- [Data lines]:
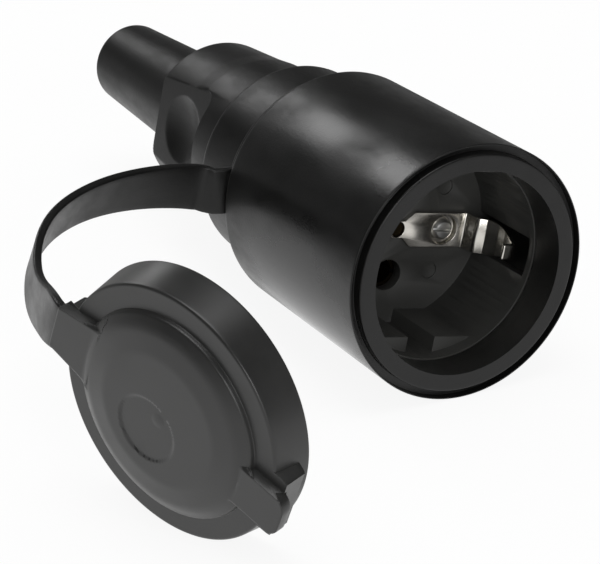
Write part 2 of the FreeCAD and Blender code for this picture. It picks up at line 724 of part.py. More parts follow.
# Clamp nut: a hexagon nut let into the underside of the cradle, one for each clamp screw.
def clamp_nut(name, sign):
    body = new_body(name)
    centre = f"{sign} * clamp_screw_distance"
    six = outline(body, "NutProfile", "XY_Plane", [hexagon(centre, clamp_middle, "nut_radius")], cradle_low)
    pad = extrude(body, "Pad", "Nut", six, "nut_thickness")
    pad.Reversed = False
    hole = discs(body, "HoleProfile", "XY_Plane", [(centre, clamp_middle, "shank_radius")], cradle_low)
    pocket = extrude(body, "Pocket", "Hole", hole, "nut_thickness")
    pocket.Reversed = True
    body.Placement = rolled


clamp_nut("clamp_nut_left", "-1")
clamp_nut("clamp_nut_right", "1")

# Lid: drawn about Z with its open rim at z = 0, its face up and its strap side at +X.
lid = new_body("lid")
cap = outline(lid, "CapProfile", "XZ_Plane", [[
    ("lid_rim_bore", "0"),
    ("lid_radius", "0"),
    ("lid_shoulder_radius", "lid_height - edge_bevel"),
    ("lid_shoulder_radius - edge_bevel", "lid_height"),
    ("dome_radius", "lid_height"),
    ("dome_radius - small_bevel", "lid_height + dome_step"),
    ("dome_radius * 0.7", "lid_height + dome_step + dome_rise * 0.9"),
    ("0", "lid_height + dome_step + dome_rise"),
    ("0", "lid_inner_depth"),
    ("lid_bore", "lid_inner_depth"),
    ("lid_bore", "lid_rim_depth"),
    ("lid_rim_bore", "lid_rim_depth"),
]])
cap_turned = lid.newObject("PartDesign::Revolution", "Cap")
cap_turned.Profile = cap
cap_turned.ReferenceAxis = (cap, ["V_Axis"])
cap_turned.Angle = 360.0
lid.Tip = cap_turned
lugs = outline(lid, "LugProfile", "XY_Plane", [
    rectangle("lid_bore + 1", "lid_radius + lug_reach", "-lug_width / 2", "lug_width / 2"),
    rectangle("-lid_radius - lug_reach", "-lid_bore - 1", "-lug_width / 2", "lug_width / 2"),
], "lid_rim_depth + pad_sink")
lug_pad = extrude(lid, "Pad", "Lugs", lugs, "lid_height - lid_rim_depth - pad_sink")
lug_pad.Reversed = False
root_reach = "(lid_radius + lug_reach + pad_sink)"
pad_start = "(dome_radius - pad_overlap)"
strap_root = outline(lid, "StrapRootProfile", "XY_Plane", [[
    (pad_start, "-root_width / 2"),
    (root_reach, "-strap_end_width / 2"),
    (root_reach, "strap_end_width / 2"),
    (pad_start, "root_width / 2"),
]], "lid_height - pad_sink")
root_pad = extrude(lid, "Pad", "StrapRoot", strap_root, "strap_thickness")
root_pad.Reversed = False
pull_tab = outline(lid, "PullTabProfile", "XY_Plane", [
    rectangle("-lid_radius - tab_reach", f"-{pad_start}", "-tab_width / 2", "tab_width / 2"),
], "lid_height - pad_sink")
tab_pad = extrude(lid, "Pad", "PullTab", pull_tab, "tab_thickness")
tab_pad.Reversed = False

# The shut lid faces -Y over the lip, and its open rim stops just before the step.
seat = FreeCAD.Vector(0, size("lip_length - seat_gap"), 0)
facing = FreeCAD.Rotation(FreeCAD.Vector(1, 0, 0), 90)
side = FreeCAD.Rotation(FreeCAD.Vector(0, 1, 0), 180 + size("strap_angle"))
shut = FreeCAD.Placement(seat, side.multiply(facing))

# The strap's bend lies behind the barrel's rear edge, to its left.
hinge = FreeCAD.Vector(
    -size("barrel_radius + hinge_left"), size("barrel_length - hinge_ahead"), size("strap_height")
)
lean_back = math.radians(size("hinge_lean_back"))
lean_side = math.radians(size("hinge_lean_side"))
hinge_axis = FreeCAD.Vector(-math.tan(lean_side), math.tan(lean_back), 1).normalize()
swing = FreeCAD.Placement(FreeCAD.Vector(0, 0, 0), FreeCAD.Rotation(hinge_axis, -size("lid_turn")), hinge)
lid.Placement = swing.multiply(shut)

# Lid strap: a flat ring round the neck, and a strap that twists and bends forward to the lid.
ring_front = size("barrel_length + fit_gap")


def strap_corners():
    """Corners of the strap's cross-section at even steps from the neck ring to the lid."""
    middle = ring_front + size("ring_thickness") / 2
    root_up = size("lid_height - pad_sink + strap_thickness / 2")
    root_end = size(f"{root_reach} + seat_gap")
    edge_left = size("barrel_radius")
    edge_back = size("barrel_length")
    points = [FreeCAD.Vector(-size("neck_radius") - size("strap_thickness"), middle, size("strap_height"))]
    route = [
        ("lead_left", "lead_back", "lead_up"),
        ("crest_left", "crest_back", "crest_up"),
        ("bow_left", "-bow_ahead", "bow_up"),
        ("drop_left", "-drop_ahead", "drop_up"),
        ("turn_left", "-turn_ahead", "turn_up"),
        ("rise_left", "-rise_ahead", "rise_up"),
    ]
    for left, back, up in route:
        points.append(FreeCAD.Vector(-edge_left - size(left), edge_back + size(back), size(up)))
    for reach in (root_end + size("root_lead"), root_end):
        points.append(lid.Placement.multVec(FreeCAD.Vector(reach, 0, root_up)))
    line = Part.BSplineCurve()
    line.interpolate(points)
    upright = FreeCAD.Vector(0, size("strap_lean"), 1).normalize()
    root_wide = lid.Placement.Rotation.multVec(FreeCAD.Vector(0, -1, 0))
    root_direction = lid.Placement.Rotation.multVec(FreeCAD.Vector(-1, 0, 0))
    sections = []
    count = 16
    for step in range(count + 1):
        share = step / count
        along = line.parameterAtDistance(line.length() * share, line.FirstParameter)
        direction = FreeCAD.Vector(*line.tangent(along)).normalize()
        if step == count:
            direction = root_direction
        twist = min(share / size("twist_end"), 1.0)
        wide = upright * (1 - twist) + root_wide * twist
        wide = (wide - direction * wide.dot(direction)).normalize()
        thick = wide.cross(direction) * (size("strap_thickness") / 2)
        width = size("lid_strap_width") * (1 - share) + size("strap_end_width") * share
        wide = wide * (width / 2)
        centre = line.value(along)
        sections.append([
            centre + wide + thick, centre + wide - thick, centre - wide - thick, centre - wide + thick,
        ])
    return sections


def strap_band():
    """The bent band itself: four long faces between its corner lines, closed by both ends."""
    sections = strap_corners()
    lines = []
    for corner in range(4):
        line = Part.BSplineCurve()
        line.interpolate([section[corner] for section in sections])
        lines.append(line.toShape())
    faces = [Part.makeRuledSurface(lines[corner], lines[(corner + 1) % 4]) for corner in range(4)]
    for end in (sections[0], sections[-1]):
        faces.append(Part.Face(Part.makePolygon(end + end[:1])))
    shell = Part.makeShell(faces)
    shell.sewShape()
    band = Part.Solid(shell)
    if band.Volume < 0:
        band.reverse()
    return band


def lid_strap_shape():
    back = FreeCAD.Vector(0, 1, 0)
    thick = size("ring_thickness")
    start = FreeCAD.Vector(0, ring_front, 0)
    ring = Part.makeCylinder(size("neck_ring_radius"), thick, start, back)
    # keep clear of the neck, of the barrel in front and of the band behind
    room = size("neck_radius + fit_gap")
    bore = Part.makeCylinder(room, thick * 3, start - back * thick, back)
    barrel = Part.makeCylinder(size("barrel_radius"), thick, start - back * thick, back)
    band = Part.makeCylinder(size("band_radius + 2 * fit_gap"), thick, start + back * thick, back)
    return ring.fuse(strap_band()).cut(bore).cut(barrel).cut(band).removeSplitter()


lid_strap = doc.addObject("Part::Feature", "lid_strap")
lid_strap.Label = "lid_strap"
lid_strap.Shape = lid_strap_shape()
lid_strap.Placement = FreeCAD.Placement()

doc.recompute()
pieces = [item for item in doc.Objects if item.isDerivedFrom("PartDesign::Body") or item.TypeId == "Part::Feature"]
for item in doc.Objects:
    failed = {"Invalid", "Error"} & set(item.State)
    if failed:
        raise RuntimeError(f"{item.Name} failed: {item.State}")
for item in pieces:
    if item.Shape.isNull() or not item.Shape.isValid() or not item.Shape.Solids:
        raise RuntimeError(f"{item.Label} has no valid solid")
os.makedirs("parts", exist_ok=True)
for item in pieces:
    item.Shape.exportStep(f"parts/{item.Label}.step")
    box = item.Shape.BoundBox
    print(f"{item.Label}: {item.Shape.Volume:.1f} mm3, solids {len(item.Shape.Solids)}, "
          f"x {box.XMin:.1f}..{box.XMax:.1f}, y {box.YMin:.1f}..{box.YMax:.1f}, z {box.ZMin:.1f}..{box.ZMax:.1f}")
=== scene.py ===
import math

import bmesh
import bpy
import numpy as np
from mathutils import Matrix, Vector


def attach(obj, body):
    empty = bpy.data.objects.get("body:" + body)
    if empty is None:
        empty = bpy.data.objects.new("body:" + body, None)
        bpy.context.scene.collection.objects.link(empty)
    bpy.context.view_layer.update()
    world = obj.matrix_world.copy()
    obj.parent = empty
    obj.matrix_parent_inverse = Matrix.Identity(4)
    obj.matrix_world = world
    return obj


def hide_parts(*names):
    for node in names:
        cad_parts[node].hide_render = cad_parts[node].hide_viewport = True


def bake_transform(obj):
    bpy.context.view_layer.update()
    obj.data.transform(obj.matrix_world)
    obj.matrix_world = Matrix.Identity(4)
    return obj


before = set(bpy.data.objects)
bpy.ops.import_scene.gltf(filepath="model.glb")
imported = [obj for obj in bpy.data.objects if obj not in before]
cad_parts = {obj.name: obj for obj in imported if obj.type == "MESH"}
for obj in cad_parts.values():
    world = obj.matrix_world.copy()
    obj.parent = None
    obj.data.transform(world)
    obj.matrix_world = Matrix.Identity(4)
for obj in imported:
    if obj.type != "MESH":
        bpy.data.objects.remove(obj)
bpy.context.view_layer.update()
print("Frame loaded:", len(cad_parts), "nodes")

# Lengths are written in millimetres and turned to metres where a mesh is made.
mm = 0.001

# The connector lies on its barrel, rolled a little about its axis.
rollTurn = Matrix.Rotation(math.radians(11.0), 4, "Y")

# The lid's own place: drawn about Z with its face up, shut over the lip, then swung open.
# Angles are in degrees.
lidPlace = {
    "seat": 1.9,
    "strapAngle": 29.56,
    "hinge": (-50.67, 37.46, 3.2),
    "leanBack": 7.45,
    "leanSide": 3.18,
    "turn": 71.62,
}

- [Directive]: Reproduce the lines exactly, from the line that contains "doc.recompute()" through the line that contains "in imported if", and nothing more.

- [Full response]:
doc.recompute()
pieces = [item for item in doc.Objects if item.isDerivedFrom("PartDesign::Body") or item.TypeId == "Part::Feature"]
for item in doc.Objects:
    failed = {"Invalid", "Error"} & set(item.State)
    if failed:
        raise RuntimeError(f"{item.Name} failed: {item.State}")
for item in pieces:
    if item.Shape.isNull() or not item.Shape.isValid() or not item.Shape.Solids:
        raise RuntimeError(f"{item.Label} has no valid solid")
os.makedirs("parts", exist_ok=True)
for item in pieces:
    item.Shape.exportStep(f"parts/{item.Label}.step")
    box = item.Shape.BoundBox
    print(f"{item.Label}: {item.Shape.Volume:.1f} mm3, solids {len(item.Shape.Solids)}, "
          f"x {box.XMin:.1f}..{box.XMax:.1f}, y {box.YMin:.1f}..{box.YMax:.1f}, z {box.ZMin:.1f}..{box.ZMax:.1f}")
=== scene.py ===
import math

import bmesh
import bpy
import numpy as np
from mathutils import Matrix, Vector


def attach(obj, body):
    empty = bpy.data.objects.get("body:" + body)
    if empty is None:
        empty = bpy.data.objects.new("body:" + body, None)
        bpy.context.scene.collection.objects.link(empty)
    bpy.context.view_layer.update()
    world = obj.matrix_world.copy()
    obj.parent = empty
    obj.matrix_parent_inverse = Matrix.Identity(4)
    obj.matrix_world = world
    return obj


def hide_parts(*names):
    for node in names:
        cad_parts[node].hide_render = cad_parts[node].hide_viewport = True


def bake_transform(obj):
    bpy.context.view_layer.update()
    obj.data.transform(obj.matrix_world)
    obj.matrix_world = Matrix.Identity(4)
    return obj


before = set(bpy.data.objects)
bpy.ops.import_scene.gltf(filepath="model.glb")
imported = [obj for obj in bpy.data.objects if obj not in before]
cad_parts = {obj.name: obj for obj in imported if obj.type == "MESH"}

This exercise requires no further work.